Back doors and keeping users in the dark as to the original comparison of the internet to taking all the doors and windows off your house which is still applicable nearly 40 years later is a major factor in my interest now in Linux over Microsoft.
While all operating systems have vulnerabilities and users still "take all the doors and windows out of their house" with an o/S on their PC or device, in my perspective , MS simply wants to sell users a "MS dorm room" and make them agree to a privacy agreement that gives MS total control while at the same time treating the consumer as a mushroom by keeping the user in the dark and feeding them BS by saying they are doing security updates to fix bugs and then technical accounts of it often disappears from the info database.
With that closed system they have , users have no way to know if a MS bug is a code bug or vender or black hatter back door.
Open source as Linux in my opinion, while also like having no doors or locked and curtain drawn windows in your house, being open sourced with a large community, is more like having "internet houses with doors and windows with weak locks and a community of white hatters of various levels of code expertise working together to watch the community for black hat types.
With MS, users never get straight answers of how long vulnerabilities from bugs or back doors were active and with Win10 MS basically has said to users buy it, we own everything you do. play with what we give you and don't question what we do.
Linux on the other hand, is custom platforms based around the common kernel and if a distribution has a bug or gets hacked, it seems to get spotted by the community watch quicker than MS.

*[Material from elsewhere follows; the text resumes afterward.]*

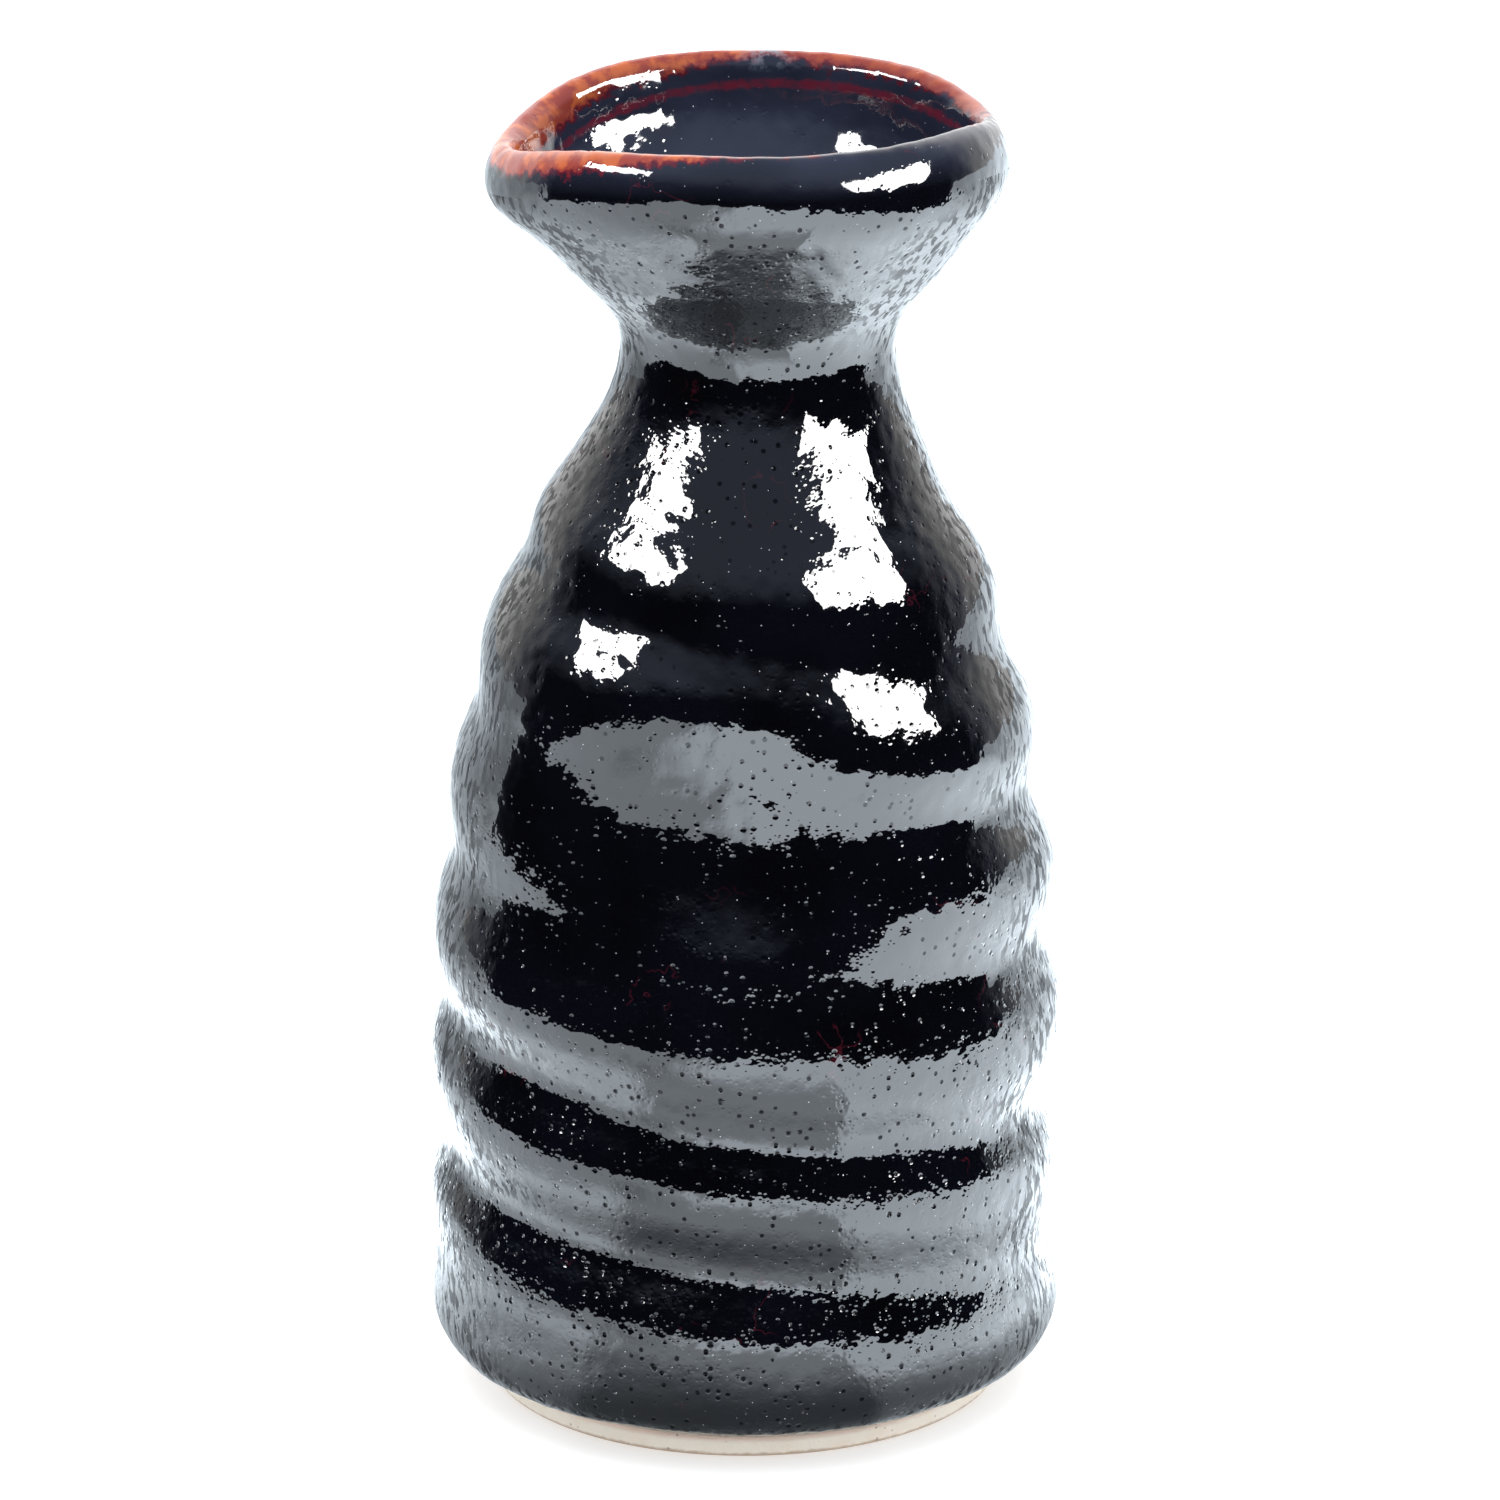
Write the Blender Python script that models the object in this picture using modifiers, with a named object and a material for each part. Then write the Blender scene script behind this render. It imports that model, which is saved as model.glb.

I was impressed when a Linux O/S site was hacked like on Monday , shut down within hours by the publisher and corrected by the publisher and white hat community in less than a week and up with new security checksums verified from multiple reputable gurus.
No O/S is perfect but at least with open source things are in the open and the white hat community while using the O/S for their needs and goals aren't just trying to sell a closed O/S.
To me closed source vendors have the black hat potential of thieving hackers and many government systems trust Linux with security layers more than closed source vended operating systems.
And those are the reasons why I am learning Linux as I learned what I needed to learn about UNIX in the last millennia.